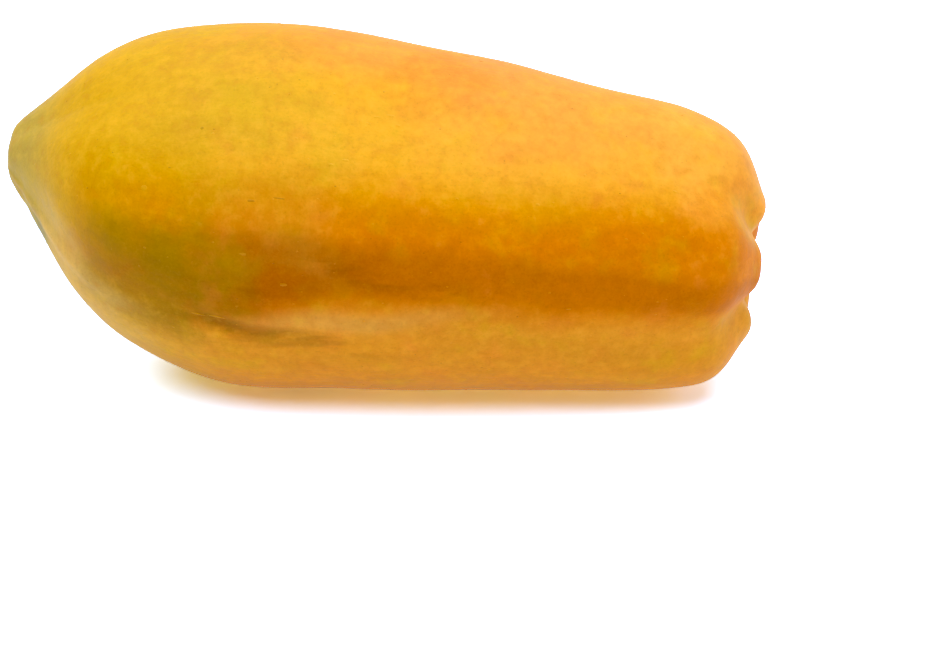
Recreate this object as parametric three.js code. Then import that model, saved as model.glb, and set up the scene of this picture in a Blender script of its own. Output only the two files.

==

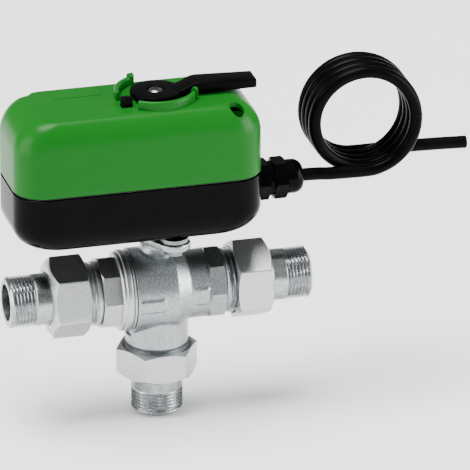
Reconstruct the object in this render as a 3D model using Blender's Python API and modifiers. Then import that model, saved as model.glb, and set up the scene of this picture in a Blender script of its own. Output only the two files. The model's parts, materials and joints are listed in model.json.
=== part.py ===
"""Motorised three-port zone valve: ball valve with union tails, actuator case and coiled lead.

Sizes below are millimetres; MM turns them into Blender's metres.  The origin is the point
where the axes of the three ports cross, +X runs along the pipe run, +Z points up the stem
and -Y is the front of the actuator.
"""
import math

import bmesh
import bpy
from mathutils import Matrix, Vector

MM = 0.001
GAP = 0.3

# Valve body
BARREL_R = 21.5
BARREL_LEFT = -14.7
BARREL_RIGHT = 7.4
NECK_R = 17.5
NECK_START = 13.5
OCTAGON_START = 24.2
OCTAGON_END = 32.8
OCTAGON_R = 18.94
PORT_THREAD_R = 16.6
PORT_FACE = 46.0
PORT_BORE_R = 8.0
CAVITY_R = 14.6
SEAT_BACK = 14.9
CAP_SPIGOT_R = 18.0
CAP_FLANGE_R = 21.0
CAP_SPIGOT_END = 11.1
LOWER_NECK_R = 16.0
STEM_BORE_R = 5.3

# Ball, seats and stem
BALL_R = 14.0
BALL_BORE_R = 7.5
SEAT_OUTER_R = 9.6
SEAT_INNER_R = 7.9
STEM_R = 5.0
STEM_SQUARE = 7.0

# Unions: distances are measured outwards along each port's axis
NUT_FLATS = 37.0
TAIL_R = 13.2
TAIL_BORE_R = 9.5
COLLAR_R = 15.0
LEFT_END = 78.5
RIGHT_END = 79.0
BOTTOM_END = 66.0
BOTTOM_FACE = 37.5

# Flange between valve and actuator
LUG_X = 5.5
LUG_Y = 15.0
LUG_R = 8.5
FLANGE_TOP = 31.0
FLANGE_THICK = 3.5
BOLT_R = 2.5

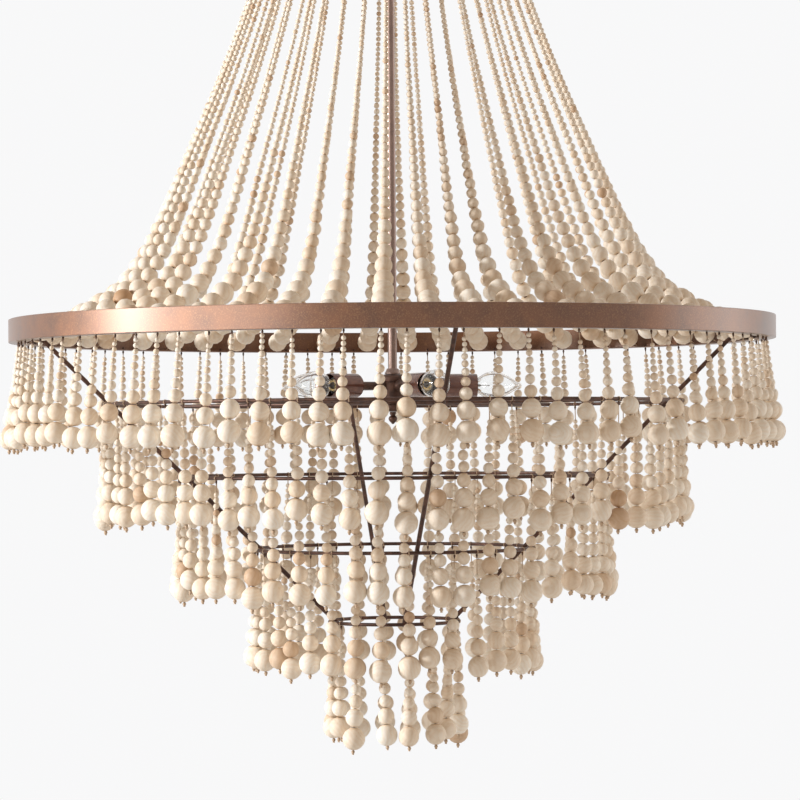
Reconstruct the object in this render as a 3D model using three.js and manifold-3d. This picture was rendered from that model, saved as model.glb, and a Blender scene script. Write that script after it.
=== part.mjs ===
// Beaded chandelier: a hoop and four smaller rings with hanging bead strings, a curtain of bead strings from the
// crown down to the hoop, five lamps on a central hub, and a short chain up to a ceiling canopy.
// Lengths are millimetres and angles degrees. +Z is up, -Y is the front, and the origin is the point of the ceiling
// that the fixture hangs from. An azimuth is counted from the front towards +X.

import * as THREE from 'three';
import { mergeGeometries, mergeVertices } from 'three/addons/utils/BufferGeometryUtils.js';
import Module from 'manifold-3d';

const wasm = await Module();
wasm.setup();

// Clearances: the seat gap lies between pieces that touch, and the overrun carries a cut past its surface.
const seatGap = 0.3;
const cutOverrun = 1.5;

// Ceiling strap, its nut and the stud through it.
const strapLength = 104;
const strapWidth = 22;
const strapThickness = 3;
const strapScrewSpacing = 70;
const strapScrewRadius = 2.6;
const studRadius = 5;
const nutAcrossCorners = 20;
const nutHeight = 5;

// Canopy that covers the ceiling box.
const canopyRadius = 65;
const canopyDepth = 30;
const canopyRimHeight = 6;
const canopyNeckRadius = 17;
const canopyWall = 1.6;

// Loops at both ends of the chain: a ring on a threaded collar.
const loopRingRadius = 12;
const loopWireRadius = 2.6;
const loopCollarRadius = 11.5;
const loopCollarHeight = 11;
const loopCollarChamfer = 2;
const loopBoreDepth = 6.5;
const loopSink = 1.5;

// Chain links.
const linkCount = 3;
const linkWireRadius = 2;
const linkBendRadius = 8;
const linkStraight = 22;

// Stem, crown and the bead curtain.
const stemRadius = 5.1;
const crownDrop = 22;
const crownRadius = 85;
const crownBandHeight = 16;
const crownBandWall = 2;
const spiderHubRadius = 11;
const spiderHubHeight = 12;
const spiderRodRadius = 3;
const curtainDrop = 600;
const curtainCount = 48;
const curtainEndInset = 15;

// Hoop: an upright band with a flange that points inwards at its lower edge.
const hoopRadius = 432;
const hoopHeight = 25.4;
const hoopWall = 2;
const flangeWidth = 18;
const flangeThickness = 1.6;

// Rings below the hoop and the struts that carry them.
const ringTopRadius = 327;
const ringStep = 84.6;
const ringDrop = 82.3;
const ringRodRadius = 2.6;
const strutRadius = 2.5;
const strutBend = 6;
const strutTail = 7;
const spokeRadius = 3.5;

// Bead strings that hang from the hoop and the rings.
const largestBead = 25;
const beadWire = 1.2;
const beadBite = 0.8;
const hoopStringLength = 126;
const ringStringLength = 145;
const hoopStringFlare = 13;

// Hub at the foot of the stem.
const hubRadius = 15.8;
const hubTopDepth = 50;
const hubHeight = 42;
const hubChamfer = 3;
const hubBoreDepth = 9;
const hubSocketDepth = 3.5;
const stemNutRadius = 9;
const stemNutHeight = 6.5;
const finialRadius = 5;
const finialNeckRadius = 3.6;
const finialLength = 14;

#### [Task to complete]
From the listing above, output exactly the run of lines that starts with the line containing "listed in model.json." and ends with the line containing "and coiled lead.".

#### [Task solution]
Reconstruct the object in this render as a 3D model using Blender's Python API and modifiers. Then import that model, saved as model.glb, and set up the scene of this picture in a Blender script of its own. Output only the two files. The model's parts, materials and joints are listed in model.json.
=== part.py ===
"""Motorised three-port zone valve: ball valve with union tails, actuator case and coiled lead.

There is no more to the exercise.